Study: Wages Declining for Ohio Workers
Akron Beacon Journal - September 4, 2005
The Akron Beacon Journal
CLEVELAND – Median wages for Ohio workers have declined over the past four years and continue to trail the nation despite increases
in worker productivity, education and work hours, according to a report released Sunday.
Researchers with Policy Matters Ohio analyzed employment and demographic information to understand the trends facing Ohio workers.
The group’s report looks at Ohio wages, household income, education and employee productivity numbers and examines whether low and
moderate-wage workers are falling behind economically.
“The fact that we’ve actually seen declining median wages for the last four years is really alarming,” said Amy Hanauer, the organization’s executive director and an author of the report. “It used to be that compensation rose with productivity gains. That is no longer the case. Productivity is rising much faster and going to executives and profits rather than to workers.”
Mark Schweitzer, an economist and vice president at the Federal Reserve Bank of Cleveland, said that long-run comparisons among
wages, productivity, education and other factors are tricky. He suggests that consumers should look at their everyday experiences as consumers to determine whether they are better off today that they were in previous years.
A typical household in 1973 was located in a smaller building, more households were renters and they didn’t have two cars and a whole
collection of TV sets, he said.
“That suggests that living standards and what we’ve been receiving in real terms in compensation has made quite a lot of progress in
that span of time,” Schweitzer said.
He said that it is more difficult to determine whether the poorest Ohioans are better off now than they were in the 1970s because their income growth has been much less and involves much smaller changes.
The Policy Matters report notes that one cause of Ohio’s weak growth was the state’s loss of 19.2 percent of its manufacturing jobs
from 2000 to 2004. Ohio also experienced net job losses from 2000 to 2004 in all other industries outside of manufacturing, Hanauer
Ohio lost 218,000 jobs in that span, ranking it with Illinois, Massachusetts and Michigan as the states with the worst job growth.
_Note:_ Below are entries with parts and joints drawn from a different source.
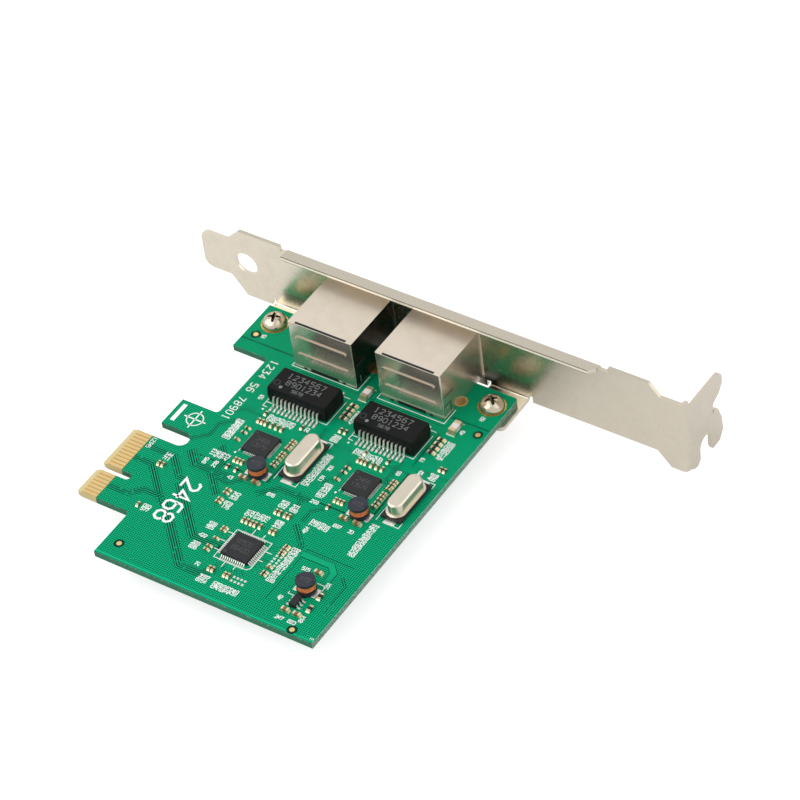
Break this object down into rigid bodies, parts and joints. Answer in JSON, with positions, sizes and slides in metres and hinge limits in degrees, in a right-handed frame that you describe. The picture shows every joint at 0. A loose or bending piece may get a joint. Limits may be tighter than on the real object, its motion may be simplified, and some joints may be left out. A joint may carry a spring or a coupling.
{
  "type": "network interface card",
  "caption": "Full-height expansion card with a short gold edge connector, shielded jack ports and a folded steel slot bracket.",
  "frame": {"origin": "middle of the key notch on the mating edge of the edge connector, half-way through the board", "axes": "+X from the mating edge across the board to its far long edge, +Y along the board towards the slot bracket, +Z out of the component side"},
  "size_m": [0.12, 0.0945, 0.0237],
  "materials": {
    "laminate": "green solder mask, glossy",
    "gold_plate": "gold plated",
    "bracket_steel": "nickel plated sheet, satin",
    "screw_steel": "plated, satin",
    "shield_metal": "tinned sheet, satin",
    "can_metal": "drawn can, satin",
    "tinned_lead": "tinned",
    "black_plastic": "moulded",
    "mould_compound": "moulded, fine grain",
    "light_pipe": "clear",
    "ferrite": "sintered",
    "copper_wire": "enamelled copper",
    "capacitor_ceramic": "fired",
    "resistor_ceramic": "glazed",
    "surge_ceramic": "fired"
  },
  "bodies": {
    "root": {"bracket": "bracket_steel", "bracket_screws": "screw_steel", "capacitor_bodies": "capacitor_ceramic", "capacitor_ends": "tinned_lead", "circuit_board": "laminate", "controller_1": "mould_compound", "controller_2": "mould_compound", "crystal_1_base": "black_plastic", "crystal_1_can": "can_metal", "crystal_1_terminals": "tinned_lead", "crystal_2_base": "black_plastic", "crystal_2_can": "can_metal", "crystal_2_terminals": "tinned_lead", "edge_contacts": "gold_plate", "inductor_1_coil": "copper_wire", "inductor_1_core": "ferrite", "inductor_1_terminals": "tinned_lead", "inductor_2_coil": "copper_wire", "inductor_2_core": "ferrite", "inductor_2_terminals": "tinned_lead", "inductor_3_coil": "copper_wire", "inductor_3_core": "ferrite", "inductor_3_terminals": "tinned_lead", "jack_1_contacts": "gold_plate", "jack_1_housing": "black_plastic", "jack_1_lights": "light_pipe", "jack_1_shell": "shield_metal", "jack_2_contacts": "gold_plate", "jack_2_housing": "black_plastic", "jack_2_lights": "light_pipe", "jack_2_shell": "shield_metal", "plated_rings": "gold_plate", "regulator": "mould_compound", "regulator_leads": "tinned_lead", "resistor_bodies": "resistor_ceramic", "resistor_ends": "tinned_lead", "surge_capacitor_bodies": "surge_ceramic", "surge_capacitor_ends": "tinned_lead", "switch_chip": "mould_compound", "switch_leads": "tinned_lead", "transformer_1_body": "mould_compound", "transformer_1_leads": "tinned_lead", "transformer_2_body": "mould_compound", "transformer_2_leads": "tinned_lead"}
  },
  "joints": []
}
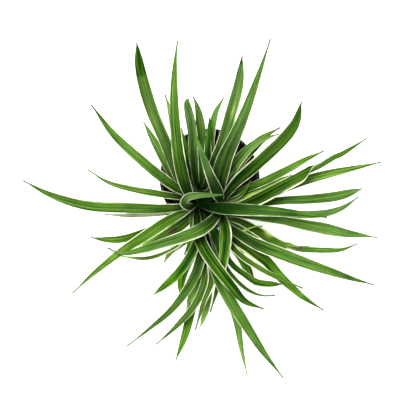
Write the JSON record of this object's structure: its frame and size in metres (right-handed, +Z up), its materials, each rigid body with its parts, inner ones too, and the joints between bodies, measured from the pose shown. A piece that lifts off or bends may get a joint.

The state’s 2004 median hourly wage was $13.37, lower than at any point since 1998 and lower than in 1979, but higher than in the
1980s and early 1990s, said Hanauer. One in four Ohio workers earns less than $9.28 an hour. Wage earners in the top 20 percent of
the earnings scale are the only ones experiencing solid pay growth in the past quarter-century.
Schweitzer said he worried that the study gives the impression that education does not boost earnings. He said that increased
educational levels have been very important to rising income in Ohio.
Twenty-five percent of Ohioans have a bachelor’s degree or higher today, versus 15 percent who did in 1979, said Schweitzer. He said
that education has played a key role in increasing paycheck amounts in households with college-educated workers.
Hanauer agreed that increased education is one of the best ways to increase income, but she also said that increased educational and
productivity levels and longer working hours should result in more steeply rising standards of living.